● YOUR OBJECTIVE: Only the lines from the one containing "rear_housing();" down to the one containing "import math", inclusive, are to be quoted exactly.

● DATA EXCERPTS:
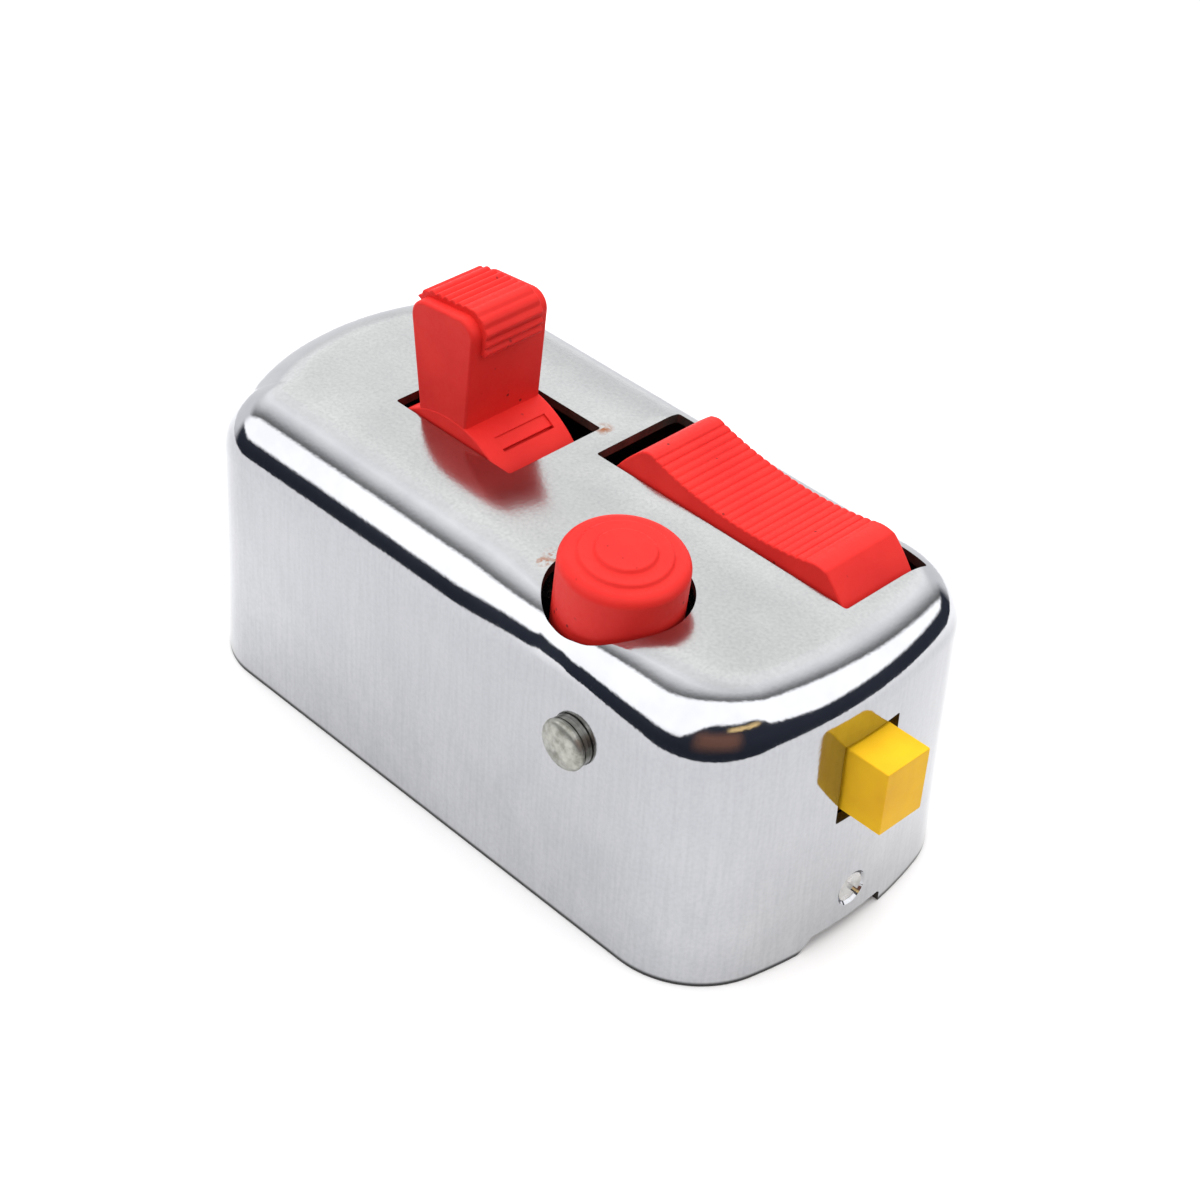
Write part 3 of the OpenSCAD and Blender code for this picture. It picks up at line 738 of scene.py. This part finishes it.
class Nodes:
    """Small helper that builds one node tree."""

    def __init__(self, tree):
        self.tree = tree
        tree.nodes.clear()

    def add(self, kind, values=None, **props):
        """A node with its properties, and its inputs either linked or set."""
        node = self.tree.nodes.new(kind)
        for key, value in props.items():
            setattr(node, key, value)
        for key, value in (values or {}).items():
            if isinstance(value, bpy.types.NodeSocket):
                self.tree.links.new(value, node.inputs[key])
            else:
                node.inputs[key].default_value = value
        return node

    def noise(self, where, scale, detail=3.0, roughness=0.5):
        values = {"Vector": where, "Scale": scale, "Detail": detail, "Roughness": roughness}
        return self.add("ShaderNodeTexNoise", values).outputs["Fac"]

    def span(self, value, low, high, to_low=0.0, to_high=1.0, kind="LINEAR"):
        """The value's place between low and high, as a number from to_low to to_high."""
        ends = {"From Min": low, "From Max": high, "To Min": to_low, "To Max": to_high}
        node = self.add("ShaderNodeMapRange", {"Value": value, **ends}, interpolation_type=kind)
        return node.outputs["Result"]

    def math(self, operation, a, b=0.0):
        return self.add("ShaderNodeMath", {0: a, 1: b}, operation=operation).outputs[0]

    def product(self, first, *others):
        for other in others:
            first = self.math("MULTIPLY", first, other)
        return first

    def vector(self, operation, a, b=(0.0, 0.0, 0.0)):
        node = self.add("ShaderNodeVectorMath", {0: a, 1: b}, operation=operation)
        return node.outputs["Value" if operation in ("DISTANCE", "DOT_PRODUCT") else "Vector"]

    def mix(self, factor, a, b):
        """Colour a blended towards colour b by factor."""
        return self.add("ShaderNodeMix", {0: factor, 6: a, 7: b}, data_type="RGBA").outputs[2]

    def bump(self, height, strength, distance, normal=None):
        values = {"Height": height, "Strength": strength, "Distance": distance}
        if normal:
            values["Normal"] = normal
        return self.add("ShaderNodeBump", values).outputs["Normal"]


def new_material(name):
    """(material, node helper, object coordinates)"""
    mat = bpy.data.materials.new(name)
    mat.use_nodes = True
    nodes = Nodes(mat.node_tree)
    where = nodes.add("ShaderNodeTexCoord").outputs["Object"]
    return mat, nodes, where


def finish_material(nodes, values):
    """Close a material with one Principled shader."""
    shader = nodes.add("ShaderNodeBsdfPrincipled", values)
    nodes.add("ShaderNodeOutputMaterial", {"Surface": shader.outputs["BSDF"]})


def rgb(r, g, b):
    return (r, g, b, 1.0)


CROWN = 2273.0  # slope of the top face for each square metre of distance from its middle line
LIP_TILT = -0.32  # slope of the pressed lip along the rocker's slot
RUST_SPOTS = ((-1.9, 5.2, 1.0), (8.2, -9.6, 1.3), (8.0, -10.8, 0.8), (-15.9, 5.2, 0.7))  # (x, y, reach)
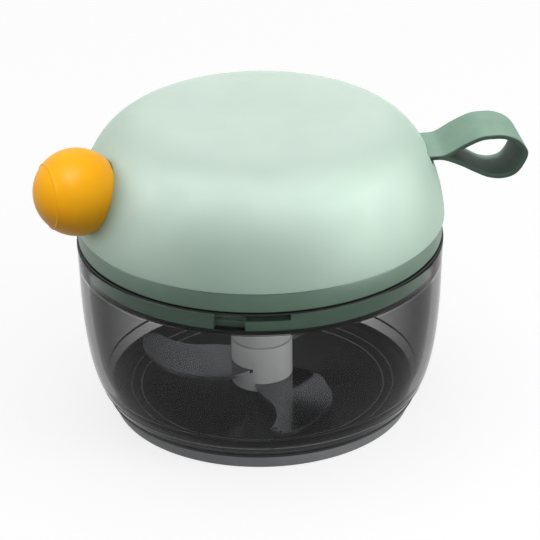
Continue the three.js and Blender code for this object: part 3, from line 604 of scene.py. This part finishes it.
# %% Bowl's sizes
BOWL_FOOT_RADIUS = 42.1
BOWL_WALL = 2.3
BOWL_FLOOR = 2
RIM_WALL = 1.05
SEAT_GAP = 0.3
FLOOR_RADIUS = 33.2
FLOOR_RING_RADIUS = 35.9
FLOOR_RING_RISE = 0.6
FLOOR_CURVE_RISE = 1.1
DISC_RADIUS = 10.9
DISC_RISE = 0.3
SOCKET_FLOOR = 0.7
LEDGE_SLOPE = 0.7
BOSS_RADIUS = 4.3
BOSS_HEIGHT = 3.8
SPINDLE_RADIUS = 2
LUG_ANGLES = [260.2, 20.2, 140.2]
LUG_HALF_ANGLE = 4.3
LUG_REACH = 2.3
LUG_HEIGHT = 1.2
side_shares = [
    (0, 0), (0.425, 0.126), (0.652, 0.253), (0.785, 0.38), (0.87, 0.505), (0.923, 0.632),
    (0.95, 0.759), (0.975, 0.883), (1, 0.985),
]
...
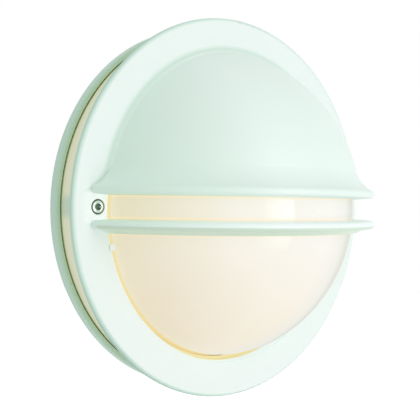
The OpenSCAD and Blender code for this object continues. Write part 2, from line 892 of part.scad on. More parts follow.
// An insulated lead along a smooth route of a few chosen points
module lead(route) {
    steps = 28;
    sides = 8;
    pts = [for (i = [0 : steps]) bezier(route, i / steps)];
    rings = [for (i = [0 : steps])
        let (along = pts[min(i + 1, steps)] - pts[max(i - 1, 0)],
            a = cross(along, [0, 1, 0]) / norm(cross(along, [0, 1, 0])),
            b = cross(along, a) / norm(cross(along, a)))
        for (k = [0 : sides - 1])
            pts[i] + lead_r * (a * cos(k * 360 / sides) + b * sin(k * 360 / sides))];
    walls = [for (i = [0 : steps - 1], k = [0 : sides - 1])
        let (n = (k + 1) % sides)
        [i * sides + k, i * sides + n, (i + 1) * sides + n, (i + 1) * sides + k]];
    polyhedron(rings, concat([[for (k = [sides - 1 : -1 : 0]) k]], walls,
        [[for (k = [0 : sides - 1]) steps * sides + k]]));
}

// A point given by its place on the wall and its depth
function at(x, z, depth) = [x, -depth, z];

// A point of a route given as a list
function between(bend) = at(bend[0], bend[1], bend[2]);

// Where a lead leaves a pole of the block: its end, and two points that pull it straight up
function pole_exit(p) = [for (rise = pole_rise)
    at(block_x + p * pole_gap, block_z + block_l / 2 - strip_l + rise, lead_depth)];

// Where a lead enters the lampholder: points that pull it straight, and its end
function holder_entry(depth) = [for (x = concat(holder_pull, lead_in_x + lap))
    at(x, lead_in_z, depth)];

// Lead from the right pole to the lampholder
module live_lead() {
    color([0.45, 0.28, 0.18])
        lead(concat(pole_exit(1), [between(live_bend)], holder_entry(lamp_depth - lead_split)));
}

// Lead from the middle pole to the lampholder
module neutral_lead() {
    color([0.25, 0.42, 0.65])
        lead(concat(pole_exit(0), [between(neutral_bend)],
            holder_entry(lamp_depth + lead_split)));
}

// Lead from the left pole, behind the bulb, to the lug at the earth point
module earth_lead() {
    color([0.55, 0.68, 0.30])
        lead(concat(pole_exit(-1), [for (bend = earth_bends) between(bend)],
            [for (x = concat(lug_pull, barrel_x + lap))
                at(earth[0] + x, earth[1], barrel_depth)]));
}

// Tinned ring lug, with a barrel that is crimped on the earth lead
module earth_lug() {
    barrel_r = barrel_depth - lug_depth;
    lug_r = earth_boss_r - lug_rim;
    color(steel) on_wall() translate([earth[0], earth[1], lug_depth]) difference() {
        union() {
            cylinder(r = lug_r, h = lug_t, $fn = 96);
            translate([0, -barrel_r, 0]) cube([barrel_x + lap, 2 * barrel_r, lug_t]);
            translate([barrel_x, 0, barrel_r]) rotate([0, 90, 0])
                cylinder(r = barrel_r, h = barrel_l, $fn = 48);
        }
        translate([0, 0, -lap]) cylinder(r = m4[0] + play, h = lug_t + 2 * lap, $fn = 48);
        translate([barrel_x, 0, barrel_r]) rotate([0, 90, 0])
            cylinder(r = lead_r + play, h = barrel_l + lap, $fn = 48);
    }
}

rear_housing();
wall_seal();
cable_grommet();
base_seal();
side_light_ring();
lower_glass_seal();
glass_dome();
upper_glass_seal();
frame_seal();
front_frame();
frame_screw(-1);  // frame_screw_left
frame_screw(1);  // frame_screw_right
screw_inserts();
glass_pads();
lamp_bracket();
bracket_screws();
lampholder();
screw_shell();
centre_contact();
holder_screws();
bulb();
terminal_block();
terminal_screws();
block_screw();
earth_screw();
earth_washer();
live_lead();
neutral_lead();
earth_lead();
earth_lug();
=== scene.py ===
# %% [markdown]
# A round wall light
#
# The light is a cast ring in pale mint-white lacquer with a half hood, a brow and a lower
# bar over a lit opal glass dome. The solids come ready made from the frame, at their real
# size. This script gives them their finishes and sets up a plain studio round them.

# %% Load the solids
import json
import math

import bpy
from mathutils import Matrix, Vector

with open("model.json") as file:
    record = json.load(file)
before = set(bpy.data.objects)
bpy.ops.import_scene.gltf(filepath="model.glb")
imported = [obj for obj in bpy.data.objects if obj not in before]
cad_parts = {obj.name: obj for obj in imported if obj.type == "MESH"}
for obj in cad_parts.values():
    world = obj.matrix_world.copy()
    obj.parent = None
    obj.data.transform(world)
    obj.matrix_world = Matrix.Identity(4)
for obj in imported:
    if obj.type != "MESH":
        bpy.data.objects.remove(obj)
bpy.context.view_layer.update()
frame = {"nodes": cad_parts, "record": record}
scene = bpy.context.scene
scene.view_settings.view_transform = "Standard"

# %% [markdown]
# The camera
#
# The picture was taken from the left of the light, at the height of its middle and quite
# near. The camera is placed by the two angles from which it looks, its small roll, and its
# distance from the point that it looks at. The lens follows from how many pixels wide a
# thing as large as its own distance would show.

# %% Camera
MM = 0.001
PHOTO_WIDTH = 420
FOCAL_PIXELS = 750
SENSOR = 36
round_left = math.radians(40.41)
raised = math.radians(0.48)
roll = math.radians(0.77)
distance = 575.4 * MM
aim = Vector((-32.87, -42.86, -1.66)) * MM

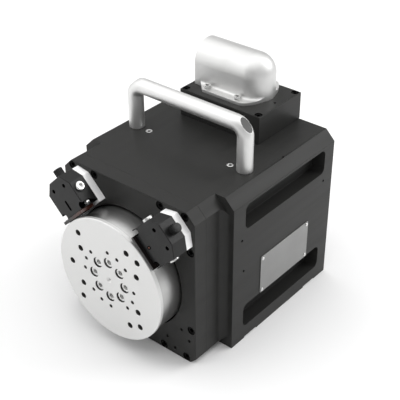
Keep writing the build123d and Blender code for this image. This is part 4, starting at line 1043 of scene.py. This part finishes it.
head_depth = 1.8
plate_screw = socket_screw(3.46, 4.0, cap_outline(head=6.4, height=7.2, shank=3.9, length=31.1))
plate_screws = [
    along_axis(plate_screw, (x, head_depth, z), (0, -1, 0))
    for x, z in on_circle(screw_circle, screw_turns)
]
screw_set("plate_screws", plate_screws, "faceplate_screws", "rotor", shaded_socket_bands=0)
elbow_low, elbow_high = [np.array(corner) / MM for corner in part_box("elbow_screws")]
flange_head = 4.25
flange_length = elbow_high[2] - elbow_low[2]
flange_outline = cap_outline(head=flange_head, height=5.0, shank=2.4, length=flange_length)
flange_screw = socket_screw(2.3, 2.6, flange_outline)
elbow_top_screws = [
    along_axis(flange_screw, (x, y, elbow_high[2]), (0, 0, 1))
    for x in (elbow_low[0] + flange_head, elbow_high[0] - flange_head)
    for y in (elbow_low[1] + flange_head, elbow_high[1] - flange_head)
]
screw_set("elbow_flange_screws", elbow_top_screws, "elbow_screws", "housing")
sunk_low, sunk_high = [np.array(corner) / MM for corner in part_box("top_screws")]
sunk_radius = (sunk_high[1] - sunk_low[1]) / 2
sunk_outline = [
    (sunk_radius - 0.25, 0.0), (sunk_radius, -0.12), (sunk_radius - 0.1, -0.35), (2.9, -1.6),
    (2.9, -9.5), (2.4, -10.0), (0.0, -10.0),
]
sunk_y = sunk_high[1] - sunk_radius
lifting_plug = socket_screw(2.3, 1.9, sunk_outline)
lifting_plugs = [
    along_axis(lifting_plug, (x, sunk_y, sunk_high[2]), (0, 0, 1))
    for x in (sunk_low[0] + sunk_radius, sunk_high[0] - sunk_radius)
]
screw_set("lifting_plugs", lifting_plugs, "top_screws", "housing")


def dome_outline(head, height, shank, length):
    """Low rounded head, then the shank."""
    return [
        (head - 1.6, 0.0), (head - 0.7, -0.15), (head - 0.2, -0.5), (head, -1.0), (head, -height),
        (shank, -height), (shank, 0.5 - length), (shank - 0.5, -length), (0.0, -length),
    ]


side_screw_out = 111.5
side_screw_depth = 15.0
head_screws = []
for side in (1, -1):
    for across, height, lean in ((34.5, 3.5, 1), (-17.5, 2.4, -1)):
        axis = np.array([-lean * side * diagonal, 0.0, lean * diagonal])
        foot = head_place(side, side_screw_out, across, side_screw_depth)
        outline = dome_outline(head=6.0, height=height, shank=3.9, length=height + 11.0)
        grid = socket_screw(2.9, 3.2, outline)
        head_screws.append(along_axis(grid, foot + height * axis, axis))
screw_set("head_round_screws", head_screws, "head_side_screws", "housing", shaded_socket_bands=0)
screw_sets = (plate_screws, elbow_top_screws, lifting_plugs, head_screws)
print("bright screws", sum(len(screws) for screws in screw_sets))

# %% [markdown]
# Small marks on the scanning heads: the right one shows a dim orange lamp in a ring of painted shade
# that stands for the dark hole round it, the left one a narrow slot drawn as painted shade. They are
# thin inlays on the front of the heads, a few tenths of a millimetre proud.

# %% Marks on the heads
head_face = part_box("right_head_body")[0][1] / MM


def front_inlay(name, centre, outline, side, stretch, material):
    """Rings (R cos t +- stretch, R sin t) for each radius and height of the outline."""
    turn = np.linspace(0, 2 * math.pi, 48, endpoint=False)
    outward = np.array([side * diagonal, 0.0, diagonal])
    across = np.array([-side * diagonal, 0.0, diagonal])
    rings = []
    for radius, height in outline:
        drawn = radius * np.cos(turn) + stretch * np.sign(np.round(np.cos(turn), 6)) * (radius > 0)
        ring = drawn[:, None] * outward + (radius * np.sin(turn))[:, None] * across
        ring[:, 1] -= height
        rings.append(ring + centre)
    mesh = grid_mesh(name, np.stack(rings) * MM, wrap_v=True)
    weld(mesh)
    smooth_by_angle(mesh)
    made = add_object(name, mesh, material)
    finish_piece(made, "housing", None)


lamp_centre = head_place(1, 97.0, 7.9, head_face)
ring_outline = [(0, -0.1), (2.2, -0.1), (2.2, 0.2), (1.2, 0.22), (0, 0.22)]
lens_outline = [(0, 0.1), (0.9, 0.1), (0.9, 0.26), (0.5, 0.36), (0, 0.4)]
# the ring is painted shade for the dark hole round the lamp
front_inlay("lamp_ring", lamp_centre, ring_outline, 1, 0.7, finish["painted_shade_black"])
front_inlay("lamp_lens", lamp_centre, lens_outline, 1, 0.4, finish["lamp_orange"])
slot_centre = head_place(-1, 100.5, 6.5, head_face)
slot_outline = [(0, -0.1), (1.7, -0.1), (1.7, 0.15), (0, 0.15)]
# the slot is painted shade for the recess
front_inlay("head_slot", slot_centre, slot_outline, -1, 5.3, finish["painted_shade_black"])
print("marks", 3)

● TASK SOLUTION:
rear_housing();
wall_seal();
cable_grommet();
base_seal();
side_light_ring();
lower_glass_seal();
glass_dome();
upper_glass_seal();
frame_seal();
front_frame();
frame_screw(-1);  // frame_screw_left
frame_screw(1);  // frame_screw_right
screw_inserts();
glass_pads();
lamp_bracket();
bracket_screws();
lampholder();
screw_shell();
centre_contact();
holder_screws();
bulb();
terminal_block();
terminal_screws();
block_screw();
earth_screw();
earth_washer();
live_lead();
neutral_lead();
earth_lead();
earth_lug();
=== scene.py ===
# %% [markdown]
# A round wall light
#
# The light is a cast ring in pale mint-white lacquer with a half hood, a brow and a lower
# bar over a lit opal glass dome. The solids come ready made from the frame, at their real
# size. This script gives them their finishes and sets up a plain studio round them.

# %% Load the solids
import json
import math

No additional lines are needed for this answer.